You’ve heard it a million times. If you want to maintain good health, as well as a svelte figure, it’s essential to cut the fat out of your diet. Too much fat, we’ve been told, is linked to obesity, diabetes, heart disease and stroke.
But now that view is changing and, instead, researchers are pointing to another macro-nutrient in our diet that may be to blame for our myriad health problems: carbohydrates.
In a study published in the Lancet, researchers found that study participants eating high quantities of carbohydrates had a nearly 30 percent higher risk of dying than people eating a low-carb diet, and that people eating a high-fat diet had a 23 percent lower chance of stroke during the study’s seven years of follow-up compared to those who ate a lower-fat diet.

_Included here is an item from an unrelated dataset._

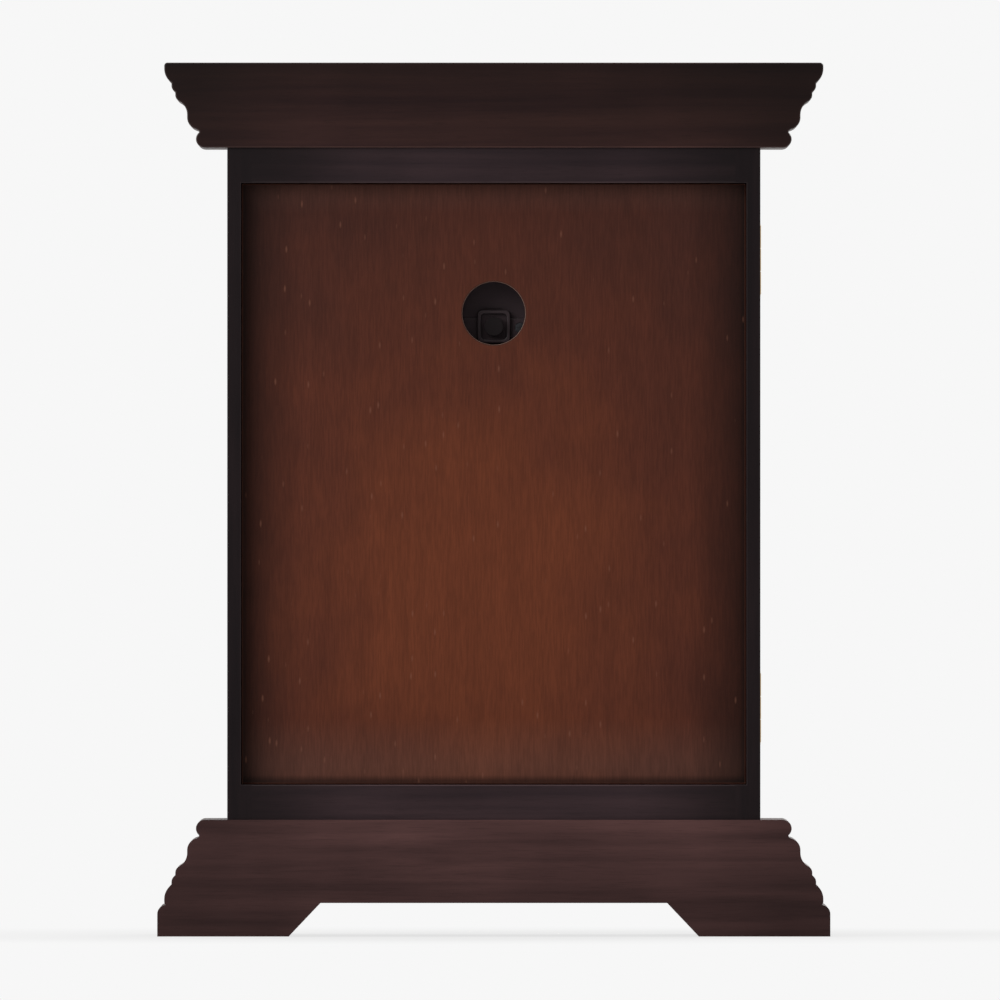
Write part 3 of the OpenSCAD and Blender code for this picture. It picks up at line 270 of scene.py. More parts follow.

So what gives? Does this mean the low-fat mantra we’ve heard for the last 40 years or so is wrong? The answer is possibly.

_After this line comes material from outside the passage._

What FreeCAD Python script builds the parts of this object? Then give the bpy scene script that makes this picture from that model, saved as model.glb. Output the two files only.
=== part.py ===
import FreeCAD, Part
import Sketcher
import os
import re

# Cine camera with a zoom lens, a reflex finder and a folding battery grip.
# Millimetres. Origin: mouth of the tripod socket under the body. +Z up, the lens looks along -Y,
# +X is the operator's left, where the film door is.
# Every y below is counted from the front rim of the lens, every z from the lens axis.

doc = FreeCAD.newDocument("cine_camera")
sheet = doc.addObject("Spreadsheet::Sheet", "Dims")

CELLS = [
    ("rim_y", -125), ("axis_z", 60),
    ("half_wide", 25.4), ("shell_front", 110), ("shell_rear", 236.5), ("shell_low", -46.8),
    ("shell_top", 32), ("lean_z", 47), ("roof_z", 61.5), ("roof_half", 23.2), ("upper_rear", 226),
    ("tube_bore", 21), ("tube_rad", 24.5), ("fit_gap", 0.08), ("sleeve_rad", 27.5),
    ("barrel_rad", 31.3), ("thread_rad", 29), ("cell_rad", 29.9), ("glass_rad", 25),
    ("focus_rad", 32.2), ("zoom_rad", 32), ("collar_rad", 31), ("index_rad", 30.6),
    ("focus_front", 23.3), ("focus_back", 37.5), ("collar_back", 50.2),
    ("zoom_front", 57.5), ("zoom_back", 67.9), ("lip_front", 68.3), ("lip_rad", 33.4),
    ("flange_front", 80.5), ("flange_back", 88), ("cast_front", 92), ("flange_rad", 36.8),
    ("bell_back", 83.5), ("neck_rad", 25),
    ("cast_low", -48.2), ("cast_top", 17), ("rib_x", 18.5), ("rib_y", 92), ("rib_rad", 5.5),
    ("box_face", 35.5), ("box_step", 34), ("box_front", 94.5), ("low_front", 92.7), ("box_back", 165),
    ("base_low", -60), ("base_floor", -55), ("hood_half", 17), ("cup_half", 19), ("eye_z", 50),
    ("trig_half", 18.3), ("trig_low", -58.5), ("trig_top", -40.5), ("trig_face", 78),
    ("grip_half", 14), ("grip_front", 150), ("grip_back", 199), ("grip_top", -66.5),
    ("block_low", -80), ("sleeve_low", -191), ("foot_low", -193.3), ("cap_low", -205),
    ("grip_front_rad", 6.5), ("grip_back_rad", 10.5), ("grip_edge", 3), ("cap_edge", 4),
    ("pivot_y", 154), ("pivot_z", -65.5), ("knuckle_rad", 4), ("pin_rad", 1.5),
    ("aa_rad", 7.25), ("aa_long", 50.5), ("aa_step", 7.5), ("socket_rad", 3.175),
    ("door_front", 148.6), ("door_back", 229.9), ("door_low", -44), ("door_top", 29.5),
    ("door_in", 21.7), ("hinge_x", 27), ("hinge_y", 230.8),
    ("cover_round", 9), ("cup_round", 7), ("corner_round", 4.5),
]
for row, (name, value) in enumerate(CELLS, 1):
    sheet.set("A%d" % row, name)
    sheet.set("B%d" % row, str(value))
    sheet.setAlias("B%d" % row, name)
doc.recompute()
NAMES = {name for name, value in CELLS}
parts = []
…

One problem is that when the link between fat and cholesterol and heart disease was first surfacing, the studies were based in North America, where people consume way more fat than those in other countries. So while excess fat in the diet may indeed play a role in health problems like heart disease, blindly replacing the fat with more carbohydrates, especially the processed kind, could be worse.

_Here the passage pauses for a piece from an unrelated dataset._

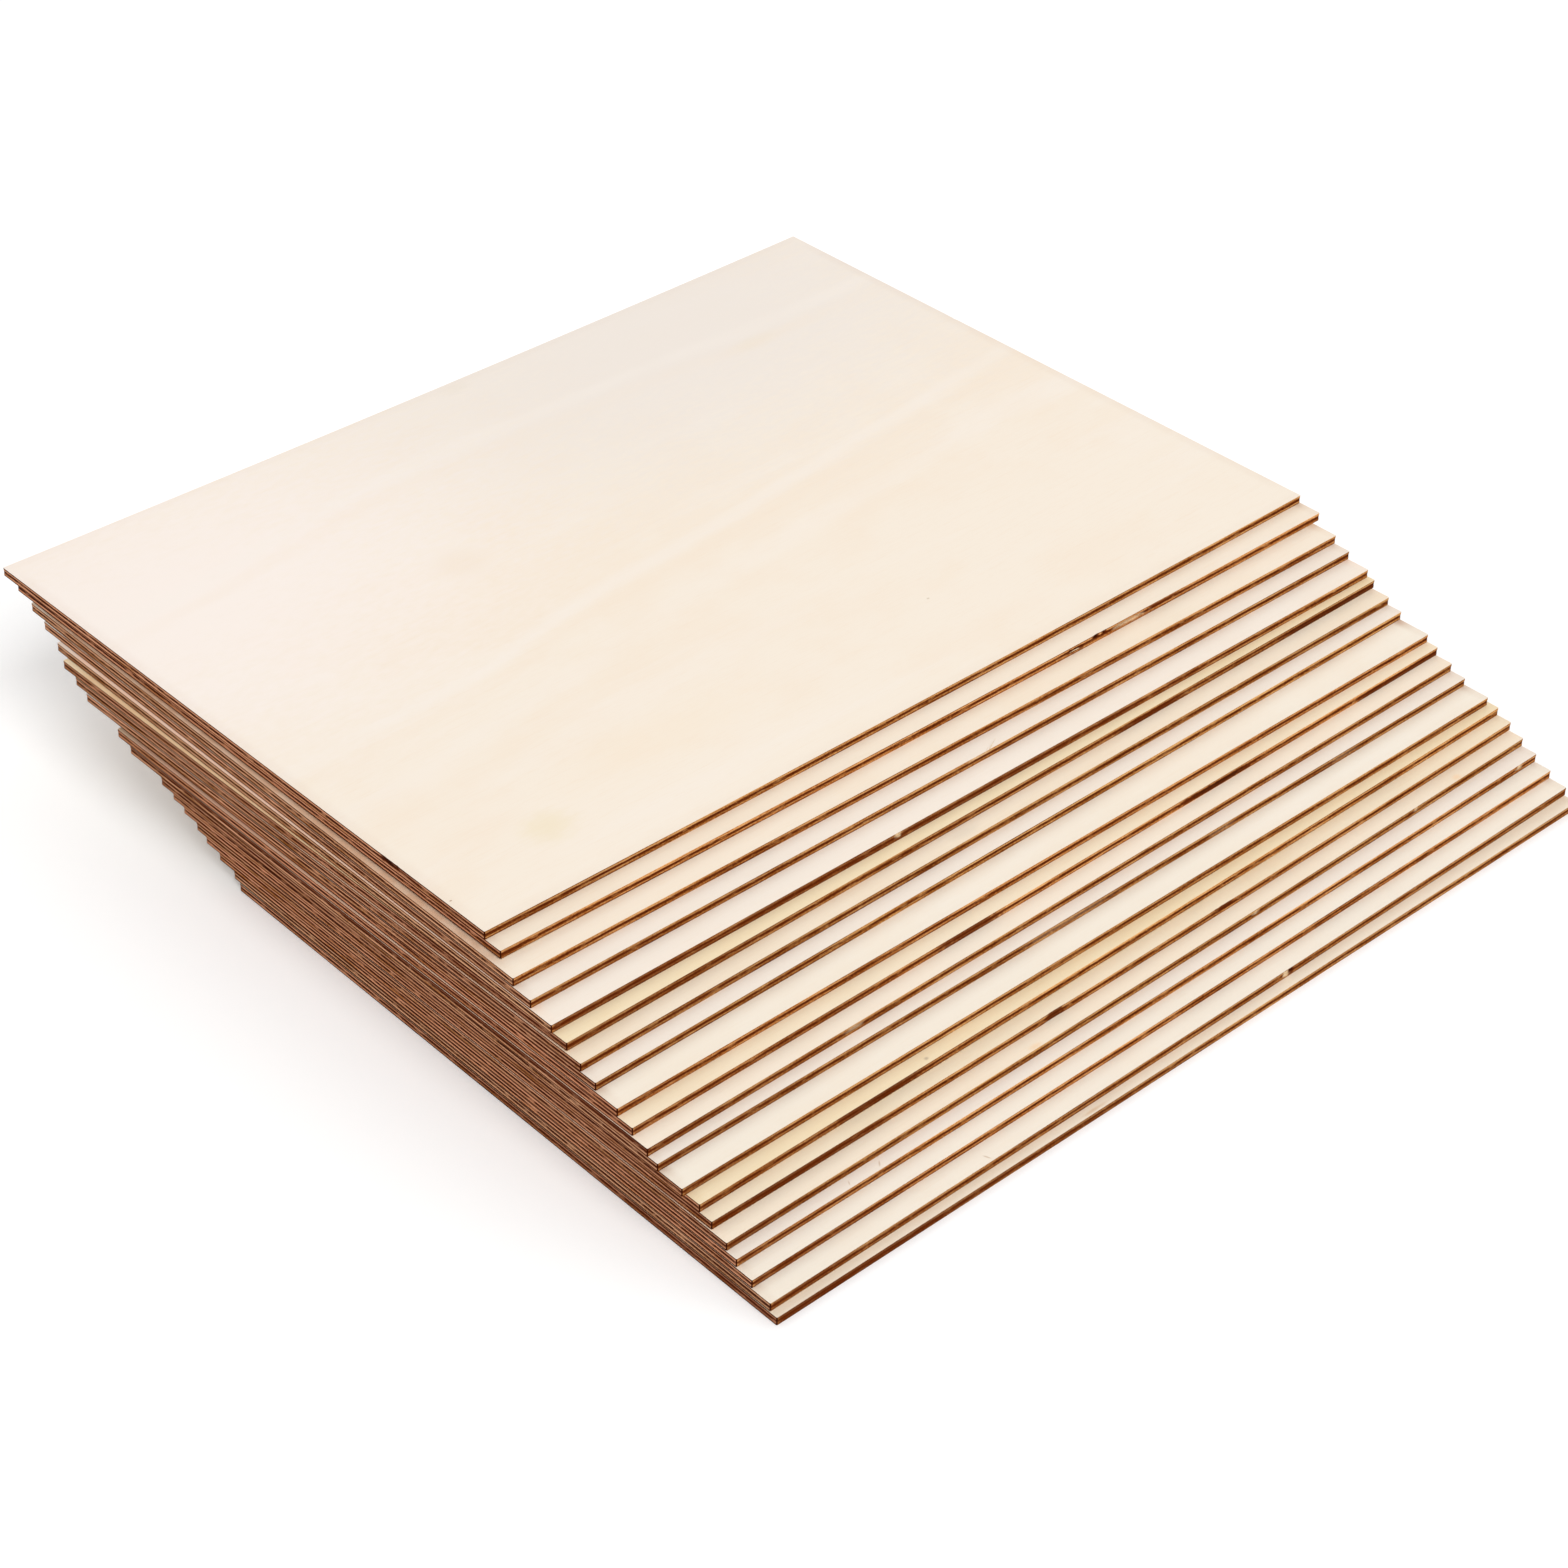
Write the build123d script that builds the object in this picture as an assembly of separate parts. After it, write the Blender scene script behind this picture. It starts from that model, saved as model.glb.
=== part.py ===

“Starchy foods like white bread, white rice, potato products, crackers and cookies digest quickly into glucose, raise insulin levels, program the body for excessive weight gain and increase risk for chronic disease,” explained Dr. David Ludwig, a professor in the Department of Nutrition at Harvard T.H. Chan School of Public Health, and director of the New Balance Foundation Obesity Prevention Center at Boston Children’s Hospital.
Other experts are quick to point out that we shouldn’t ban all carbs from our diet, as rich carbohydrate sources like fresh fruits and vegetables and whole grains offer beneficial fiber, minerals and vitamins.
“For example, eating a healthy carb like an apple is more nutrient dense and better for you than eating a bag of processed potato chips,” Bethany O’Dea, a cardiothoracic dietitian with Lenox Hill Hospital in New York City, told CBS News.